Texas makes a gradual return to the business to start the week. The oil price for the first trading day five follows an upward trajectory.
The projection of a tight supply and high demand turned out to be positive for crude. All benchmarks made significant additions for the day.
Similarly, Goldman Sachs’ projection added to the upbeat mood.
The financial services juggernaut raised expectations by $10 to $70 per barrel in the second quarter. It continued to raise it up to $75 per barrel in the third.
In the morning charts in Asia, Brent crude added 55 cents, still steady at $63.46 per barrel. The European benchmark managed to end last week with a 1% gain.
Moreover, the US benchmark followed suit after today’s 47-cent hike. The West Texas Intermediate nears to regain the $60 per barrel threshold after trading at $59.71 a barrel.
In a statement written by an analyst from Goldman Sachs, he said that they expect prices to rally sooner and higher in the nearer term.
This is due to lower than anticipated crude inventories and high marginal cost.
Currently, supply continues to outweigh demand brought by several factors.
One is the unexpected cold spell in many states in the US which led to the shutdown of at least 4 million barrels per day in supply.
Similarly, the production of natural gas was also affected by adverse weather conditions, denting 21 million cubic feet in output.
According to experts, it will take several more days before oilfield crews could de-ice the valves. After this, they will need to restart the systems and finally resume oil and gas extraction and refinement.
With this condition, the output will likely stay lukewarm for the time being.
OPEC Production Eyed for Salvation
It is surprising how crude oil supply turned from foe to friend after a year into the pandemic.
With the recent projections on tight output and strong orders, experts are looking at OPEC production to keep the two entities balanced.

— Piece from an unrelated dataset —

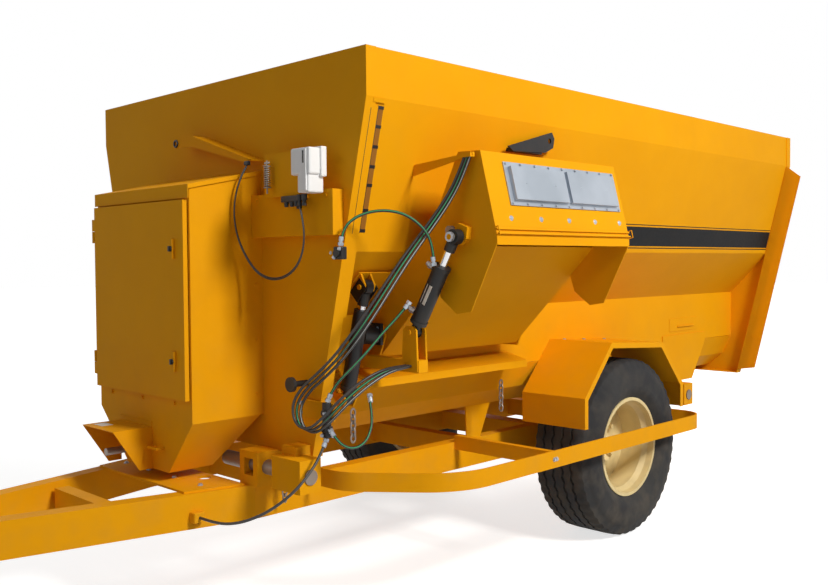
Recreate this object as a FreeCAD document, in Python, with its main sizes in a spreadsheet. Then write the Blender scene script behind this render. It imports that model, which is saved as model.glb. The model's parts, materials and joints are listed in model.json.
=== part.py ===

The association originally vowed to keep production curbs steady in the next months amid the still volatile environment.
Its de facto leader, Saudi Arabia, also self-imposed cuts by 1 million barrels per day as its commitment to stabilize prices.
However, experts are convinced that now is the time for reevaluation.
On the other hand, sources familiar with the matter noted that member states are looking at the bigger picture, beyond the Texas crisis.
After resuming production in the state, there is a big chance that oversupply might loom again as the overall macroeconomic environment remains uncertain.